Only a week ago, Dr Scott Weaver of the University of Texas Medical Branch and colleagues reported in the journal Nature that this particular mutation made the virus better at replicating in the upper airway ie in the nose and throat, and likely makes it more likely to spread when people breathe, sneeze and cough.
https://www.nature.com/articles/s41586-021-04245-0
Similar to the Delta variant, the Omega (Omicron) also carries a mutation called D614G, which appears to help the virus better attach to the cells it infects.
Dr Peter English, former chair of the British Medical Association's Public Health Medicine Committee, said in a statement, "The number of mutations per se does not mean that the new variant will cause any problems; although it may make it more likely to look different to the immune system.”
The number of mutations (32 out of 59 mutations just on the spike proteins) affecting the spike protein is what worries scientists because most of the leading vaccines target the spike protein. Vaccines made by Pfizer/BioNTech, Moderna, Johnson & Johnson, AstraZeneca and other companies all use just small pieces or genetic sequences of the virus and not whole virus, and all of them use bits of the spike protein to elicit immunity. So a change in the spike protein that made it less recognizable to immune system proteins and cells stimulated by a vaccine would be a problem.
Studies are also indicating the new variant has more than one furin cleavage site.
Researchers Urge Caution On Omicron Variant
Simply allowing the omicron variant to run its course in the community in the expectation that it will prove to be less virulent than delta would be a serious mistake, Burnet Institute (Australia) Deputy Director, Associate Professor David Anderson has warned.
"That is wishful thinking of the highest order, a terrible, terrible idea," Associate Professor Anderson told media. "There is absolutely no evidence that it's less virulent.
Burnet Honorary Principal Research Fellow Professor Dr Mike Toole told media and health authorities that the emergence of omicron comes as no surprise.
Professor Toole said, "There's not the evolutionary pressure there would be with flu, for example. Flus do tend over time to eventually get less virulent, but we're not seeing that yet, and it could take decades. We're just not that lucky, I don't think. We knew this was coming, all of this was so predictable. All viruses mutate."
Professor Toole said the only absolute known about omicron at the moment is the number of mutations on the surface spike protein ie 32.
He added, "That's more than double or triple the number for Delta, and it includes a lot of mutations that were on other variants, but we've never seen them all together on one virus, so we don't really know the overall impact that will have."
Professor Toole said it's too early to say whether omicron is less severe than delta.
Fake News About New Variant Causing Only Mild Symptoms?

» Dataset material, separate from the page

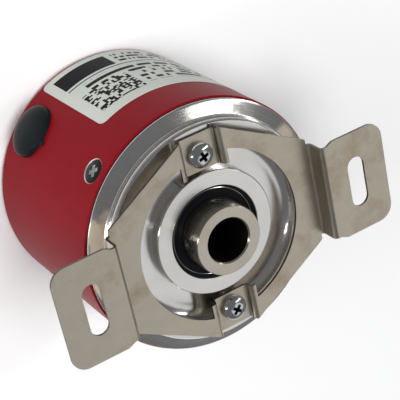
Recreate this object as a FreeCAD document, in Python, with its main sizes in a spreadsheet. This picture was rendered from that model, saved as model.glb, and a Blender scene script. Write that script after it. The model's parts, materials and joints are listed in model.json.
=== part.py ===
"""Hollow-shaft rotary encoder with a sheet-steel stator coupling, as a parametric FreeCAD document.

The origin is the centre of the rear cover's flat face. +Z runs along the shaft, towards the mounting side.
X joins the two slots of the stator coupling. Lengths are in millimetres.
"""
import FreeCAD, Part

import math
import os

import Sketcher

doc = FreeCAD.newDocument("rotary_encoder")

# ---------------------------------------------------------------- driving dimensions

DIMENSIONS = {
    # rear cover
    "cover_radius": 29.0,
    "cover_length": 44.0,
    "cover_wall": 2.0,
    "cover_floor": 2.5,
    "cover_corner": 2.0,
    "side_angle": 134.0,
    # flange, levels measured from the rear face of the cover
    "spigot_rear": 36.0,
    "rim_radius": 28.2,
    "collar_radius": 25.4,
    "collar_step": 0.35,
    "face_level": 48.0,
    "pocket_radius": 20.6,
    "pocket_floor": 45.7,
    "boss_radius": 14.25,
    "boss_level": 48.4,
    "mouth_radius": 10.6,
    "tube_radius": 14.5,
    "tube_rear": 23.5,
    # bearings
    "bearing_inside": 7.5,
    "bearing_outside": 12.0,
    "bearing_width": 5.0,
    "front_bearing": 40.0,
    "rear_bearing": 25.5,
    "ball_radius": 1.19,
    "ball_circle": 9.75,
    "ball_count": 14,
    "ring_shoulder": 0.9,
    "running_gap": 0.03,
    # hollow shaft
    "hub_radius": 7.8,
    "hub_level": 53.75,
    "bore_radius": 5.0,
    "bore_depth": 32.0,
    "shaft_rear": 17.9,
    "disc_seat_radius": 6.0,
    # stator coupling
    "sheet": 0.6,
    "plate_top": 50.5,
    "wing_top": 55.2,
    "channel_half": 4.2,
    "fold_half": 25.1,
    "wing_tip": 41.0,
    "wing_half": 12.0,
    "neck_half": 11.2,
    "foot_reach": 23.6,
    "plate_reach": 24.0,
    "plate_shoulder": 12.9,
    "opening_radius": 19.4,
    "foot_inner": 15.3,
    "bend_inside": 0.5,
    "slot_centre": 33.2,
    "slot_half_width": 2.15,
    "slot_length": 12.0,
    "screw_circle": 19.0,
    # code disc and electronics
    "disc_radius": 18.8,
    "disc_top": 21.2,
    "disc_thickness": 1.0,
    "track_radius": 16.8,
    "board_radius": 25.0,
    "board_bottom": 15.3,
    "board_thickness": 1.6,
    "standoff_circle": 22.6,
    # cable outlet and label
    "outlet_level": 9.5,
    "outlet_radius": 6.2,
    "outlet_neck": 5.2,
    "outlet_height": 31.4,
    "cover_screw_level": 39.4,
    "label_rear": 2.2,
    "label_front": 32.2,
    "label_start": 20.0,
    "label_end": 116.0,
    "label_thickness": 0.12,
}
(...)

He warned, "We have clear data from South Africa, from the Ministry of Health that the number of new hospital admissions for COVID has tripled in two weeks. That's just in the Gauteng Province, which is where this variant has been circulating that includes Johannesburg and Pretoria."
Many experts are puzzled as to why a statement came from A South African Doctor, The WHO and also from Dr Fauci and many US and UK mainstream media saying that the new variant only causes mild symptoms! Is someone trying to downplay the seriousness of the threat of this new variant?
Associate Professor Anderson believes that all countries including Australia needs to maintain a vaccines-plus strategy, which includes a focus on safe indoor air ventilation, the use of respirators and masks, and the reinstatement of broad quarantine controls.
He added, "Selective border controls are not the way to go. Same mistake we made with China in early 2020. We can't let it rip and then think, 'Oh that was a mistake.' We need people to just be careful and take that precautionary principle so that we don't give up the hard-won gains."